_Written exercise_
Will you print the material below without altering a single character?
# # # # # # #
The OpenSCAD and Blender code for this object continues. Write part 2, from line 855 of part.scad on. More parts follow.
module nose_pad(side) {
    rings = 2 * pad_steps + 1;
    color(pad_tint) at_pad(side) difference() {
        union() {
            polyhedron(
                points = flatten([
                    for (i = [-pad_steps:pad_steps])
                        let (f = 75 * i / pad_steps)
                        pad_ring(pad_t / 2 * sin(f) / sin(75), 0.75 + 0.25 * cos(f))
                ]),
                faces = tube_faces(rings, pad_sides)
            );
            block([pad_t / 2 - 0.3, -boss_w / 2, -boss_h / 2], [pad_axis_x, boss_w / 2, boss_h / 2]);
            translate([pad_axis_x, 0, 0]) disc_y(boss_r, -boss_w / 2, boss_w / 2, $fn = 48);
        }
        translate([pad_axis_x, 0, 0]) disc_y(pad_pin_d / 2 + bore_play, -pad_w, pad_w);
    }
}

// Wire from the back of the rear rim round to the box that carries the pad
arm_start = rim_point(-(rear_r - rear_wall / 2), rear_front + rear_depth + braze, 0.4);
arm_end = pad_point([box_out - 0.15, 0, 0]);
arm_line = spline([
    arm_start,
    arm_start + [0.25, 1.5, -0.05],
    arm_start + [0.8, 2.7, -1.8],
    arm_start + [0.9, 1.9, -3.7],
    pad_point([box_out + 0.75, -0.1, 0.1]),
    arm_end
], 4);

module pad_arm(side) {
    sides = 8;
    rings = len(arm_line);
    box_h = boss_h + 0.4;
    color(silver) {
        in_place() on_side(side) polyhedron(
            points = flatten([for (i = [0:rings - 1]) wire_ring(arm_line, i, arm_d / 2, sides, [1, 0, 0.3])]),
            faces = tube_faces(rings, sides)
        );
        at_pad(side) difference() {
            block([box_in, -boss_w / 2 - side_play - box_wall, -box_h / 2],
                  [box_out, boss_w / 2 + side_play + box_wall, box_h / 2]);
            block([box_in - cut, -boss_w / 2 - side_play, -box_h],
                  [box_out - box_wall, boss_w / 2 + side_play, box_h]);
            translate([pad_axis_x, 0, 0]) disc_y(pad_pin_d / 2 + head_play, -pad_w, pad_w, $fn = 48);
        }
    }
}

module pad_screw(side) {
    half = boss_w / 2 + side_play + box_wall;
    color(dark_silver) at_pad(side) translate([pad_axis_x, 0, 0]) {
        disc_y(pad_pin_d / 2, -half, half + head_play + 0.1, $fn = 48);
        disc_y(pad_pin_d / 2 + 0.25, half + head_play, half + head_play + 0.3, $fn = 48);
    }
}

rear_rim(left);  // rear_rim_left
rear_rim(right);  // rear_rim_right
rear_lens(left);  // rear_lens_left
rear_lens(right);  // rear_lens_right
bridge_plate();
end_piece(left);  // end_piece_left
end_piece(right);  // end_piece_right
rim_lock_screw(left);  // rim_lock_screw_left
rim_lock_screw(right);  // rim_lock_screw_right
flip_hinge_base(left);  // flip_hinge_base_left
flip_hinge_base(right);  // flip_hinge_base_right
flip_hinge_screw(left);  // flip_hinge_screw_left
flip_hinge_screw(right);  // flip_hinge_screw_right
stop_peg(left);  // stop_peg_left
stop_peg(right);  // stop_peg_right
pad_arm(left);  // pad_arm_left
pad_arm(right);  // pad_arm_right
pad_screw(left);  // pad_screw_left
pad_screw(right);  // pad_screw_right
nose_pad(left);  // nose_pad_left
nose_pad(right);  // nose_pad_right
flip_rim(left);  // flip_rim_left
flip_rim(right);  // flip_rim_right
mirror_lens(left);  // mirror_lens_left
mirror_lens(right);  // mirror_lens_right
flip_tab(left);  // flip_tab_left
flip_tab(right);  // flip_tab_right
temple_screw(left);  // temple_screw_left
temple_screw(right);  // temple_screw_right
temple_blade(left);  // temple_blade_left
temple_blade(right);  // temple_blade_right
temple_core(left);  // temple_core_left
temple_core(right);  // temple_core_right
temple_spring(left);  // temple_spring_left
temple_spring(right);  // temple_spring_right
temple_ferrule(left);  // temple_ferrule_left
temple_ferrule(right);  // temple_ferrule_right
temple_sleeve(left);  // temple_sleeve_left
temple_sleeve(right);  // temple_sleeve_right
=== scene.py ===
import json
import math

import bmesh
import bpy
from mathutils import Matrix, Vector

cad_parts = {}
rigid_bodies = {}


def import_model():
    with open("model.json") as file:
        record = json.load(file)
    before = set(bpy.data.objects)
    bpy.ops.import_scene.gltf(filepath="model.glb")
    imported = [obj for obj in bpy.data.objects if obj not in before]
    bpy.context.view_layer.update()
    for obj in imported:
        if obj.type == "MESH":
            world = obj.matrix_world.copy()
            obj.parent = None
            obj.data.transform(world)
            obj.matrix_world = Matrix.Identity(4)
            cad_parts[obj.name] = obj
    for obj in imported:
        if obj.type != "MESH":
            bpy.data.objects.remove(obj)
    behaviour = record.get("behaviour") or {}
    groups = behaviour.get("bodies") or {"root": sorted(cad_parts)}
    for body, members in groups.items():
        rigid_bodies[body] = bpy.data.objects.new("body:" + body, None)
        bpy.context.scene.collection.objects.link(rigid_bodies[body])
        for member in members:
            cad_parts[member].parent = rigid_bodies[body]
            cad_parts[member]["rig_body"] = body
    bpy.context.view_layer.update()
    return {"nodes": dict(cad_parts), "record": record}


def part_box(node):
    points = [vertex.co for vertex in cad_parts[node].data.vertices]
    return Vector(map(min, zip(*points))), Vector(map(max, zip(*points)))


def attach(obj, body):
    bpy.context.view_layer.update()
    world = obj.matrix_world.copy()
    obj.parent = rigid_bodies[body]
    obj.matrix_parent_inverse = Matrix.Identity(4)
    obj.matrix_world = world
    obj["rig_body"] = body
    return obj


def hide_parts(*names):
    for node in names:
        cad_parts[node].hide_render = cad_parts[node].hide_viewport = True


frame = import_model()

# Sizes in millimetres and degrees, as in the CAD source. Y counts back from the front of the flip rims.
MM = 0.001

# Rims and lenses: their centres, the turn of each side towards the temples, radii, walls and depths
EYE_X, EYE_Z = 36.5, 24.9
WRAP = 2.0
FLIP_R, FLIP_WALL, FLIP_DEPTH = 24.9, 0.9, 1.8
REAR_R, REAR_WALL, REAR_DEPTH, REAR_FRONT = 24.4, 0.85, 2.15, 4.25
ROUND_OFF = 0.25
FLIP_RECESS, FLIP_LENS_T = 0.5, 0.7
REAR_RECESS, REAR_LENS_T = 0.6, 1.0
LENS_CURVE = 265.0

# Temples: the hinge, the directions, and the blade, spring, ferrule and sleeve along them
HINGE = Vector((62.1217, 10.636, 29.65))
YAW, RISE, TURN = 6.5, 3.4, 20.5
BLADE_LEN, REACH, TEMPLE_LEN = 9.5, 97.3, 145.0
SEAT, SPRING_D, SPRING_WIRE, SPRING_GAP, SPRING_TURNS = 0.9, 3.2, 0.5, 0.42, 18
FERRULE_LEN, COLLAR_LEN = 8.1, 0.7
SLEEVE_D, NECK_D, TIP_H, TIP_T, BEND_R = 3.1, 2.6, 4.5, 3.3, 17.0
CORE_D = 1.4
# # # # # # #
_Reply to the exercise_
The OpenSCAD and Blender code for this object continues. Write part 2, from line 855 of part.scad on. More parts follow.
module nose_pad(side) {
    rings = 2 * pad_steps + 1;
    color(pad_tint) at_pad(side) difference() {
        union() {
            polyhedron(
                points = flatten([
                    for (i = [-pad_steps:pad_steps])
                        let (f = 75 * i / pad_steps)
                        pad_ring(pad_t / 2 * sin(f) / sin(75), 0.75 + 0.25 * cos(f))
                ]),
                faces = tube_faces(rings, pad_sides)
            );
            block([pad_t / 2 - 0.3, -boss_w / 2, -boss_h / 2], [pad_axis_x, boss_w / 2, boss_h / 2]);
            translate([pad_axis_x, 0, 0]) disc_y(boss_r, -boss_w / 2, boss_w / 2, $fn = 48);
        }
        translate([pad_axis_x, 0, 0]) disc_y(pad_pin_d / 2 + bore_play, -pad_w, pad_w);
    }
}

// Wire from the back of the rear rim round to the box that carries the pad
arm_start = rim_point(-(rear_r - rear_wall / 2), rear_front + rear_depth + braze, 0.4);
arm_end = pad_point([box_out - 0.15, 0, 0]);
arm_line = spline([
    arm_start,
    arm_start + [0.25, 1.5, -0.05],
    arm_start + [0.8, 2.7, -1.8],
    arm_start + [0.9, 1.9, -3.7],
    pad_point([box_out + 0.75, -0.1, 0.1]),
    arm_end
], 4);

module pad_arm(side) {
    sides = 8;
    rings = len(arm_line);
    box_h = boss_h + 0.4;
    color(silver) {
        in_place() on_side(side) polyhedron(
            points = flatten([for (i = [0:rings - 1]) wire_ring(arm_line, i, arm_d / 2, sides, [1, 0, 0.3])]),
            faces = tube_faces(rings, sides)
        );
        at_pad(side) difference() {
            block([box_in, -boss_w / 2 - side_play - box_wall, -box_h / 2],
                  [box_out, boss_w / 2 + side_play + box_wall, box_h / 2]);
            block([box_in - cut, -boss_w / 2 - side_play, -box_h],
                  [box_out - box_wall, boss_w / 2 + side_play, box_h]);
            translate([pad_axis_x, 0, 0]) disc_y(pad_pin_d / 2 + head_play, -pad_w, pad_w, $fn = 48);
        }
    }
}

module pad_screw(side) {
    half = boss_w / 2 + side_play + box_wall;
    color(dark_silver) at_pad(side) translate([pad_axis_x, 0, 0]) {
        disc_y(pad_pin_d / 2, -half, half + head_play + 0.1, $fn = 48);
        disc_y(pad_pin_d / 2 + 0.25, half + head_play, half + head_play + 0.3, $fn = 48);
    }
}

rear_rim(left);  // rear_rim_left
rear_rim(right);  // rear_rim_right
rear_lens(left);  // rear_lens_left
rear_lens(right);  // rear_lens_right
bridge_plate();
end_piece(left);  // end_piece_left
end_piece(right);  // end_piece_right
rim_lock_screw(left);  // rim_lock_screw_left
rim_lock_screw(right);  // rim_lock_screw_right
flip_hinge_base(left);  // flip_hinge_base_left
flip_hinge_base(right);  // flip_hinge_base_right
flip_hinge_screw(left);  // flip_hinge_screw_left
flip_hinge_screw(right);  // flip_hinge_screw_right
stop_peg(left);  // stop_peg_left
stop_peg(right);  // stop_peg_right
pad_arm(left);  // pad_arm_left
pad_arm(right);  // pad_arm_right
pad_screw(left);  // pad_screw_left
pad_screw(right);  // pad_screw_right
nose_pad(left);  // nose_pad_left
nose_pad(right);  // nose_pad_right
flip_rim(left);  // flip_rim_left
flip_rim(right);  // flip_rim_right
mirror_lens(left);  // mirror_lens_left
mirror_lens(right);  // mirror_lens_right
flip_tab(left);  // flip_tab_left
flip_tab(right);  // flip_tab_right
temple_screw(left);  // temple_screw_left
temple_screw(right);  // temple_screw_right
temple_blade(left);  // temple_blade_left
temple_blade(right);  // temple_blade_right
temple_core(left);  // temple_core_left
temple_core(right);  // temple_core_right
temple_spring(left);  // temple_spring_left
temple_spring(right);  // temple_spring_right
temple_ferrule(left);  // temple_ferrule_left
temple_ferrule(right);  // temple_ferrule_right
temple_sleeve(left);  // temple_sleeve_left
temple_sleeve(right);  // temple_sleeve_right
=== scene.py ===
import json
import math

import bmesh
import bpy
from mathutils import Matrix, Vector

cad_parts = {}
rigid_bodies = {}


def import_model():
    with open("model.json") as file:
        record = json.load(file)
    before = set(bpy.data.objects)
    bpy.ops.import_scene.gltf(filepath="model.glb")
    imported = [obj for obj in bpy.data.objects if obj not in before]
    bpy.context.view_layer.update()
    for obj in imported:
        if obj.type == "MESH":
            world = obj.matrix_world.copy()
            obj.parent = None
            obj.data.transform(world)
            obj.matrix_world = Matrix.Identity(4)
            cad_parts[obj.name] = obj
    for obj in imported:
        if obj.type != "MESH":
            bpy.data.objects.remove(obj)
    behaviour = record.get("behaviour") or {}
    groups = behaviour.get("bodies") or {"root": sorted(cad_parts)}
    for body, members in groups.items():
        rigid_bodies[body] = bpy.data.objects.new("body:" + body, None)
        bpy.context.scene.collection.objects.link(rigid_bodies[body])
        for member in members:
            cad_parts[member].parent = rigid_bodies[body]
            cad_parts[member]["rig_body"] = body
    bpy.context.view_layer.update()
    return {"nodes": dict(cad_parts), "record": record}


def part_box(node):
    points = [vertex.co for vertex in cad_parts[node].data.vertices]
    return Vector(map(min, zip(*points))), Vector(map(max, zip(*points)))


def attach(obj, body):
    bpy.context.view_layer.update()
    world = obj.matrix_world.copy()
    obj.parent = rigid_bodies[body]
    obj.matrix_parent_inverse = Matrix.Identity(4)
    obj.matrix_world = world
    obj["rig_body"] = body
    return obj


def hide_parts(*names):
    for node in names:
        cad_parts[node].hide_render = cad_parts[node].hide_viewport = True


frame = import_model()

# Sizes in millimetres and degrees, as in the CAD source. Y counts back from the front of the flip rims.
MM = 0.001

# Rims and lenses: their centres, the turn of each side towards the temples, radii, walls and depths
EYE_X, EYE_Z = 36.5, 24.9
WRAP = 2.0
FLIP_R, FLIP_WALL, FLIP_DEPTH = 24.9, 0.9, 1.8
REAR_R, REAR_WALL, REAR_DEPTH, REAR_FRONT = 24.4, 0.85, 2.15, 4.25
ROUND_OFF = 0.25
FLIP_RECESS, FLIP_LENS_T = 0.5, 0.7
REAR_RECESS, REAR_LENS_T = 0.6, 1.0
LENS_CURVE = 265.0

# Temples: the hinge, the directions, and the blade, spring, ferrule and sleeve along them
HINGE = Vector((62.1217, 10.636, 29.65))
YAW, RISE, TURN = 6.5, 3.4, 20.5
BLADE_LEN, REACH, TEMPLE_LEN = 9.5, 97.3, 145.0
SEAT, SPRING_D, SPRING_WIRE, SPRING_GAP, SPRING_TURNS = 0.9, 3.2, 0.5, 0.42, 18
FERRULE_LEN, COLLAR_LEN = 8.1, 0.7
SLEEVE_D, NECK_D, TIP_H, TIP_T, BEND_R = 3.1, 2.6, 4.5, 3.3, 17.0
CORE_D = 1.4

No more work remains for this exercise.